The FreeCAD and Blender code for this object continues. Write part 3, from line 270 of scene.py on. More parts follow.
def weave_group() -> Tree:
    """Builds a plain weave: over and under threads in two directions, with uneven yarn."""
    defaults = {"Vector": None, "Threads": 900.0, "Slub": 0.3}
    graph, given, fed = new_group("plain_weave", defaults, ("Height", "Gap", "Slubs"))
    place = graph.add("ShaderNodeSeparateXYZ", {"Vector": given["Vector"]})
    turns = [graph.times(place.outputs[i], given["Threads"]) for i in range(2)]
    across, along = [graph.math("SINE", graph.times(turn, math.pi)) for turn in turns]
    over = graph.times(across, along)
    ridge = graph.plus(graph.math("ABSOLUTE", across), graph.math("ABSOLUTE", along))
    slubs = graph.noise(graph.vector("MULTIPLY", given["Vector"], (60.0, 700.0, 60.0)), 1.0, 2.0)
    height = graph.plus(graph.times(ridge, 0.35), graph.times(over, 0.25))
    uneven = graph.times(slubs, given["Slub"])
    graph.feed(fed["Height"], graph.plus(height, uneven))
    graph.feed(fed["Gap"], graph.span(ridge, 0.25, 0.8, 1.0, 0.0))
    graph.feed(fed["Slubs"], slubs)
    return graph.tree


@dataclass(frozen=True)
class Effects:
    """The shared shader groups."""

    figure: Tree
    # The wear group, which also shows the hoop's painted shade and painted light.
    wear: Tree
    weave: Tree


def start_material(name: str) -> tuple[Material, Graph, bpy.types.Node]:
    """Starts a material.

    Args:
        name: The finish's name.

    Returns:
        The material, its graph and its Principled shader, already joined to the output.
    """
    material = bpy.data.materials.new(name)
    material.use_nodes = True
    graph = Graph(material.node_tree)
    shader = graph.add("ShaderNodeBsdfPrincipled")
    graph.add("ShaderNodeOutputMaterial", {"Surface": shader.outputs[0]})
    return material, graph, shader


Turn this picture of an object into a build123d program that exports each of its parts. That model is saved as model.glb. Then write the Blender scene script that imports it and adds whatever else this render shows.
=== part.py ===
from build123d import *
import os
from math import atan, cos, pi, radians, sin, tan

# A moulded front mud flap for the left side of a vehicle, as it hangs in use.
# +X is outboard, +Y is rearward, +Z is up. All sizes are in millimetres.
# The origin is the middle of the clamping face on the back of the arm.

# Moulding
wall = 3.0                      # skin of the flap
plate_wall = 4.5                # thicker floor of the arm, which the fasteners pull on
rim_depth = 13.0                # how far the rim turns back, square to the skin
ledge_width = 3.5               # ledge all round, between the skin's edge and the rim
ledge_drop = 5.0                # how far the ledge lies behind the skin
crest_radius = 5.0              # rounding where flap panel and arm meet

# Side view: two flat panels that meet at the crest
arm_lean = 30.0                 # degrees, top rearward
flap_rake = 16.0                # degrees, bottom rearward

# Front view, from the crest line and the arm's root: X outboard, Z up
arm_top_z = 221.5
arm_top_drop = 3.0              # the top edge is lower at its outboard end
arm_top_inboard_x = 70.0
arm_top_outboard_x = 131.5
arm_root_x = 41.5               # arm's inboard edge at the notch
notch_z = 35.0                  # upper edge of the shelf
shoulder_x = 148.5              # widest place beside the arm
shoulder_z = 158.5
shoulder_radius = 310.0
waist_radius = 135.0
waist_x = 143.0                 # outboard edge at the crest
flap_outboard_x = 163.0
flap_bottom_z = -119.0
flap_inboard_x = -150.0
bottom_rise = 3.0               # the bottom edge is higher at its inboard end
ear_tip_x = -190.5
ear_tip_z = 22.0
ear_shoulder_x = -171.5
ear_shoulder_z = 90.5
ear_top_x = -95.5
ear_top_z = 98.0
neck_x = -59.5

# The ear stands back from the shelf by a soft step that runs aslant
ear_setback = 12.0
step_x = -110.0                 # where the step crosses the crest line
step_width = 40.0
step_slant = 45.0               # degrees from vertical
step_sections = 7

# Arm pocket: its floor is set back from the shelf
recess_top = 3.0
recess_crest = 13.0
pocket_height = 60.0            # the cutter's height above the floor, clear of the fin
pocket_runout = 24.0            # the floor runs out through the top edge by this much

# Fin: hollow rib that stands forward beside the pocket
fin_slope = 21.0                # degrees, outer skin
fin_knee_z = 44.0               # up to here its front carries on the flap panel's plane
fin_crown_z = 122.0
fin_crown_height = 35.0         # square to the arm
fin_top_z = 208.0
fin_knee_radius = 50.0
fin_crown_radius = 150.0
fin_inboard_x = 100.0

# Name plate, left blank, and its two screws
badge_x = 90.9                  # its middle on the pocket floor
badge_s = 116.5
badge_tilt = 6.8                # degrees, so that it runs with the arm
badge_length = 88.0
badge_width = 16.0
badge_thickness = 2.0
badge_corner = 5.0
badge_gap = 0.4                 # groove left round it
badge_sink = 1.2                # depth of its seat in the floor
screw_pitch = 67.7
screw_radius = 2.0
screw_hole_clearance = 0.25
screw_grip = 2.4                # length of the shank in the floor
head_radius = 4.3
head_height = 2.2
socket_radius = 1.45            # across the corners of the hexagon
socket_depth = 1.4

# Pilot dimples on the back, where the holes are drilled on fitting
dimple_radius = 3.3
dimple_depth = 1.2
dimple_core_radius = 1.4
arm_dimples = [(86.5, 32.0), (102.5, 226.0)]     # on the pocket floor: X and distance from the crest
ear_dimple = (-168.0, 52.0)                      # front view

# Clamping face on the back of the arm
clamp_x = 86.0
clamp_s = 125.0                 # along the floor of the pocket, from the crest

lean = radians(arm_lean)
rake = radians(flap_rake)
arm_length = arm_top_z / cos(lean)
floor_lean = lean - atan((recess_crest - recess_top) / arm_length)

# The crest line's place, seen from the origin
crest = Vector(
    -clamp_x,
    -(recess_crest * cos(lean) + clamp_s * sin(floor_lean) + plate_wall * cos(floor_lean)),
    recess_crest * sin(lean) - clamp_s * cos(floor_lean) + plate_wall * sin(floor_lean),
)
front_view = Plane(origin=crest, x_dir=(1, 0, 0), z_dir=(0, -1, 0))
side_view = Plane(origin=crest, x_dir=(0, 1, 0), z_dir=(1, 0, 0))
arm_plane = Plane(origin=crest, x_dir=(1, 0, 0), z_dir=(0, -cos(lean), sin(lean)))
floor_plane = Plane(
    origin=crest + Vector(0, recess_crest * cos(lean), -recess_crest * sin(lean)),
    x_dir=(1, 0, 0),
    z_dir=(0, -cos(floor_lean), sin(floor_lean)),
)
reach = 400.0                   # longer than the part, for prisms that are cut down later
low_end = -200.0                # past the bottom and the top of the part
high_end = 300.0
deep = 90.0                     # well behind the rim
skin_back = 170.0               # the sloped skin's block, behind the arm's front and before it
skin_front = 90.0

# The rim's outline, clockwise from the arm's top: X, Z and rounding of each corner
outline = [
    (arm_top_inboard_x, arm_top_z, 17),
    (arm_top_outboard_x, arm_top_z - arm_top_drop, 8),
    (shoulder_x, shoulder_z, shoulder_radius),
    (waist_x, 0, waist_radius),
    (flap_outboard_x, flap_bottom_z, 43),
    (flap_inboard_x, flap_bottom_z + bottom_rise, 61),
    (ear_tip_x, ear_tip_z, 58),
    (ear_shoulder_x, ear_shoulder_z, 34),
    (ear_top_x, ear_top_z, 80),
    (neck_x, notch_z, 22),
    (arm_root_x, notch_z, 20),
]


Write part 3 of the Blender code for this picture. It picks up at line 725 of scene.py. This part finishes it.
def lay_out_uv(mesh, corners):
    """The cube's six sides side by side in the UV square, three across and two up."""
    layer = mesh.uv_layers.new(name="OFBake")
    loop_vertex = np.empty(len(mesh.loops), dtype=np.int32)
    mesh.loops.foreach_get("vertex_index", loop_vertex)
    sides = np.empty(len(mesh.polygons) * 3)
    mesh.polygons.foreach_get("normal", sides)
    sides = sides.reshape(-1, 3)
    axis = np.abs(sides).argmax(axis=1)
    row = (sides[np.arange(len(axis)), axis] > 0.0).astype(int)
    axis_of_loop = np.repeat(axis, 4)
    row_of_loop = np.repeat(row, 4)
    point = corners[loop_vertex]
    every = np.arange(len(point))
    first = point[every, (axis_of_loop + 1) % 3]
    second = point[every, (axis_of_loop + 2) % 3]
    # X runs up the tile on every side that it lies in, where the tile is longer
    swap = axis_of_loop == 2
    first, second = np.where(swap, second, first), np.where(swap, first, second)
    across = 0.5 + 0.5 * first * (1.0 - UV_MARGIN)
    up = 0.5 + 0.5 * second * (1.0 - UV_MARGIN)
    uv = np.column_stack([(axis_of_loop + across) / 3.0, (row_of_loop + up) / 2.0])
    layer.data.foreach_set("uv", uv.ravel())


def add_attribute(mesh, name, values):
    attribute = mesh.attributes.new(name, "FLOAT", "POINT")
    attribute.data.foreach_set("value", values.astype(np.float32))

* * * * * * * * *

Given problem: Extract from the records above the lines from the one containing "Turn this picture" to the one containing "from math import", both lines included, exactly as they appear and with nothing else.

Full output:
Turn this picture of an object into a build123d program that exports each of its parts. That model is saved as model.glb. Then write the Blender scene script that imports it and adds whatever else this render shows.
=== part.py ===
from build123d import *
import os
from math import atan, cos, pi, radians, sin, tan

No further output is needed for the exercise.